Government is not sitting on our hands on this issue. The federal government has put the fashion industry on a watch list - signalling our strong expectation that industry needed to take action to reduce clothing sent to landfill.

In response, the Australian Fashion Council designed a Clothing Stewardship Scheme called Seamless. Seamless aims to create a circular clothing industry by 2030, where responsible stewardship and citizenship are embedded across the entire clothing lifecycle.

Seamless will:


  • create programs to incentivise clothing design that is more durable and recyclable,
  • foster new circular business models,
  • close the material loop, and
  • expand clothing collection, sorting and recycling.

I was pleased to launch the Seamless program in June 2023.
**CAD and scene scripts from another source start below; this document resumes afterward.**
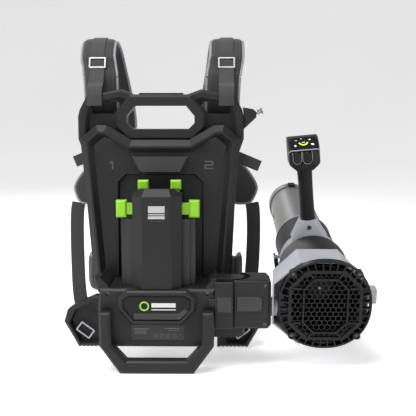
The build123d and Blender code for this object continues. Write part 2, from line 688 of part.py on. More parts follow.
with BuildPart(Plane(origin=(arm_end - 23.5, axle_y, axle_z), z_dir=(1, 0, 0))) as tilt_axle:
    Cylinder(tilt_axle_r, blower_x - arm_end + 23.5 - shroud_wide + 8, align=(Align.CENTER, Align.CENTER, Align.MIN))

cover_half_x = (arm_end - swing_x) / 2 - 3
cover_mid_x = (arm_end + swing_x) / 2 - 2
with BuildPart() as arm_cover:
    with BuildSketch(rear(arm_rear - gap)):
        with Locations((cover_mid_x, (arm_low + arm_high) / 2)):
            Rectangle(2 * cover_half_x, arm_high - arm_low - 4)
    extrude(amount=5)
    chamfer(arm_cover.faces().sort_by(Axis.Y)[0].edges(), 2)
    with BuildSketch(rear(arm_rear - 5)):
        with Locations((cover_mid_x - 4, panel_z)):
            RectangleRounded(2 * cover_half_x - 18, panel_high, 4)
    extrude(amount=4, taper=20)
    for z in (arm_high - 12, arm_low + 10):
        with Locations(Plane(origin=(arm_end - 13, arm_rear - gap - 5, z), z_dir=(0, -1, 0))):
            CounterBoreHole(radius=2.2, counter_bore_radius=4.2, counter_bore_depth=2.5, depth=6)
with BuildPart() as arm_screws:
    for z in (arm_high - 12, arm_low + 10):
        with Locations(Plane(origin=(arm_end - 13, arm_rear - gap - 5 + 2.5 - gap / 4, z), z_dir=(0, -1, 0))):
            Cylinder(3.8, 2, align=(Align.CENTER, Align.CENTER, Align.MIN))

with BuildPart() as swing_pin:
    with BuildSketch(Plane.XY.offset(low_lug)):
        with Locations((swing_x, swing_y)):
            Circle(pin_r)
    extrude(amount=arm_high - 1 - low_lug)

# ======================= the blower, level, about the Y axis =======================
# These pieces are drawn with the blower's axis along Y and the grille's face at y = 0,
# then all are turned up by the rest tilt.

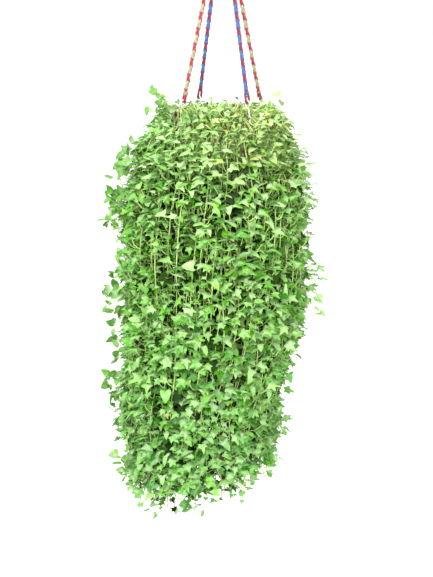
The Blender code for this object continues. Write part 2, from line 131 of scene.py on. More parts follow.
class Nodes:
    """A node tree, with short calls to add and join nodes."""

    def __init__(self, owner, output="OutputMaterial"):
        owner.use_nodes = True
        self.owner = owner
        self.tree = owner.node_tree
        self.tree.nodes.clear()
        self.output = self.add(output)

    def add(self, kind, settings=None, **inputs):
        """A node of this kind; each input is a value or another node's output."""
        node = self.tree.nodes.new("ShaderNode" + kind)
        for key, value in (settings or {}).items():
            setattr(node, key, value)
        for key, value in inputs.items():
            self.put(node, key.replace("_", " "), value)
        return node

    def put(self, node, socket, value):
        target = node.inputs[socket]
        if isinstance(value, bpy.types.NodeSocket):
            self.tree.links.new(value, target)
        else:
            target.default_value = value

    def math(self, operation, first, second=0.0):
        node = self.add("Math", {"operation": operation})
        self.put(node, 0, first)
        self.put(node, 1, second)
        return node.outputs[0]

    def plus(self, first, second):
        return self.math("ADD", first, second)

    def minus(self, first, second):
        return self.math("SUBTRACT", first, second)

    def times(self, first, second):
        return self.math("MULTIPLY", first, second)

    def mix(self, factor, first, second):
        """Two colours mixed; each is an output or a linear colour."""
        node = self.add("Mix", {"data_type": "RGBA"})
        for index, value in ((0, factor), (6, first), (7, second)):
            self.put(node, index, (*value, 1.0) if isinstance(value, np.ndarray) else value)
        return node.outputs[2]

    def noise(self, scale, detail=3.0, roughness=0.5):
        place = self.add("TexCoord").outputs["Object"]
        noise = self.add("TexNoise", Vector=place, Scale=scale, Detail=detail, Roughness=roughness)
        return noise.outputs["Fac"]

    def ramp(self, value, low, high):
        """The value's stretch from low to high, as 0 to 1."""
        return self.add("MapRange", Value=value, From_Min=low, From_Max=high).outputs[0]

    def bump(self, height, strength, distance):
        return self.add("Bump", Height=height, Strength=strength, Distance=distance).outputs[0]

    def split(self, vector):
        return self.add("SeparateXYZ", Vector=vector).outputs

    def place(self):
        """The place on the leaf or along the yarn."""
        return self.split(self.add("UVMap", {"uv_map": "place"}).outputs[0])

    def tint(self):
        return self.add("Attribute", {"attribute_name": "tint"}).outputs["Color"]

    def finish(self, shader):
        self.put(self.output, "Surface", shader.outputs[0])
        return self.owner

    def surface(self, **inputs):
        """The finished material, of one principled shader with these inputs."""
        return self.finish(self.add("BsdfPrincipled", **inputs))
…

I will continue to monitor the progress of Seamless in the lead up to June of this year and very much hope to see more brands and retailers signed on or in discussion with the Seamless management team about participating.

Well done on an expanded membership in recent months.

Shoppers: if you do not see the name of your favourite brand sign up – ask them why.

And let them know that Australia is watching and waiting to see if they answer the call.

I repeat what I said in June last year. I am watching. If I am not happy with industry progress, I will step in and regulate.

The second-hand market has a crucial role to play to ensure that we are using and reusing what is already made.

eBay is a great enabler of circularity by supporting this second-hand market thrive, and in backing in innovators to grow circularity further.

According to the Ellen Macarthur Foundation, more than 500 billion in US dollars of value is lost every year due to clothing underutilisation and the lack of recycling.

I look forward to hearing the winners of the cash prizes announced after this speech.

Together we can all make a difference. We see that through the work of eBay, Seamless and the Australian Fashion Council.

I look forward to a thriving fashion industry – but not at the expense of nature.